As more Hawaii businesses reopen, there is less cash being exchanged as consumers and retailers find ways to remain “contactless” amid the coronavirus pandemic.
The precarious situation is helping to “perpetuate the need to go cashless,” said Mike Hamasu, director of research and consulting at Colliers International, adding that consumers already were moving primarily toward electronic payments due to security and convenience.
“It just accelerated some of the retail trends because of the current environment. It’s not like the retailers are saying they’re only taking credit cards for these goods, but I guess it’s less efficient for them,” he said. “It’s probably less sanitary in this environment. If as an employee I am touching stuff that other people have touched in the past, it probably increases my likelihood of exposure.”
The Centers for Disease Control and Prevention advises retailers to “encourage customers to use touchless payment options” and “minimize handling cash,” as well as credit and reward cards and mobile devices.
Tanna Dang, owner of Honolulu boutique Eden in Love, recently installed new credit card machines so cashiers don’t have to handle any credit cards, making the transaction entirely contactless.
“As a small business, we wanted to make paying by credit card even safer with no contact at checkout,” she said. “We’re hoping these small changes will give our customers more confidence when shopping in-store once again.”
An employee at H Mart Kakaako, which had a soft opening on May 28, said the business encourages credit card transactions, though it is ultimately up to the customer.
“But in order to protect ourselves and customers we do wear safety gloves at the registers. Our employees are made to wear masks and we have hand sanitizer available for employees and equipment to provide hand sanitizer to customers as well,” said the employee who asked not to be identified because he wasn’t authorized to speak to the media. “Of course there’s less touching when it comes to card transactions in my opinion. We’re just trying to do the best we can in order to keep everyone safe.”
Businesses are also restricting the number of customers coming into the store at the same time so they can maintain safe distances.
A worker at Whole Foods Market at Kahala Mall who asked to remain anonymous said the store has only two registers for customers paying with cash.
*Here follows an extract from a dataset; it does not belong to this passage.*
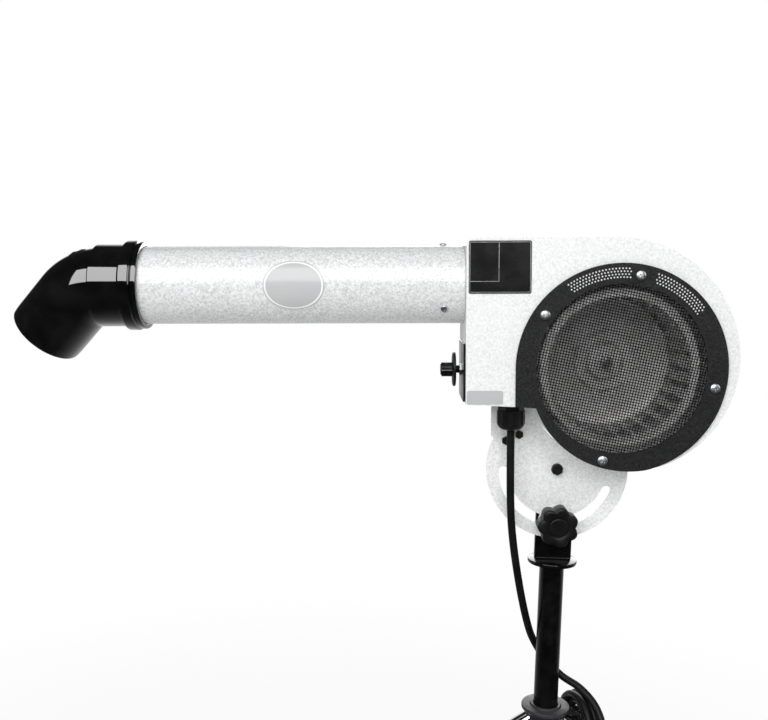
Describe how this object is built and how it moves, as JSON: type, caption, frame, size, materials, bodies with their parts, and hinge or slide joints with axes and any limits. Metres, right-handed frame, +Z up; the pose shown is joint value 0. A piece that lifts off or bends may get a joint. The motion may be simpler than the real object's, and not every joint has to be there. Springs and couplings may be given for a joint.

The rest are for credit card transactions.
“They only put cash at two registers to limit the spread of dirty money,” he said. “You hear about that across the country about money. People don’t want to touch money. I haven’t heard any feedback or anything bad about it. Most people pay with card anyways. Some people will say that’s a smart move. Most of the measures like that people thank us for it.”
There is also a ban on bringing reusable bags into the store, he said. Customers must bag their groceries outside to limit contact.
Hawaii’s tally of coronavirus cases was unchanged Wednesday at 653. Health officials reported one new case of a visitor who traveled to Oahu and became ill while in self-quarantine. However, they also removed one Maui case from the statewide total after retesting results were negative.
There were 24 active infections in Hawaii and a total of 612 patients now classified as “released from isolation” since the start of the outbreak — more than 94% of those infected. The state’s coronavirus death toll remains unchanged at 17. Of the more than 50,638 coronavirus tests conducted by state and clinical laboratories in Hawaii, just 1.3% have been positive.